All the coaches I’ve talked to typically agree that the reason is that the girls actually listen to the coaching, while the boys often come with the attitude that they already know this stuff because they’re guys.
Fists, guns, scalpels, vacuums, drugs, etc.
A religion (i.e. moral, ethical, legal) for people capable of self-moderation. Competing interests to mitigate progress of others running amuck.
Yup. The problem isn’t “guns.”
“Teacher confiscates student’s Nintendo Switch during class. Student then attacks her, kicking and punching her, leaving her unconscious.” (video)
“Security from domestic violence, no less than from foreign aggression, is the most elementary and fundamental purpose of any government, and a government that cannot fulfill that purpose is one that cannot long command the loyalty of its citizens. History shows us – demonstrates that nothing – nothing prepares the way for tyranny more than the failure of public officials to keep the streets from bullies and marauders.

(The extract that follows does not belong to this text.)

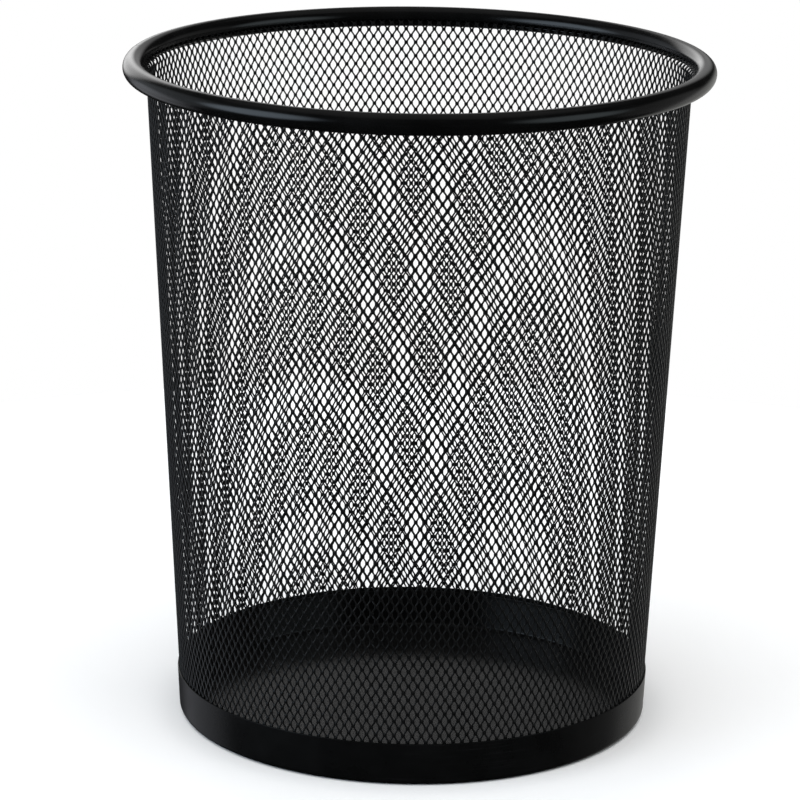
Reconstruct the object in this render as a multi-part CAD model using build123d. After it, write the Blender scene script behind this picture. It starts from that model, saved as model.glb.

“Now, we Republicans see all this as more, much more, than the rest: of mere political differences or mere political mistakes. We see this as the result of a fundamentally and absolutely wrong view of man, his nature and his destiny. Those who seek to live your lives for you, to take your liberties in return for relieving you of yours, those who elevate the state and downgrade the citizen must see ultimately a world in which earthly power can be substituted for divine will, and this Nation was founded upon the rejection of that notion and upon the acceptance of God as the author of freedom.”
— Barry Goldwater
Excellent quote, Milhouse.
Wow. Nice find.
Ties to comments about govt, esp about Chicago, in today’s pile of threads.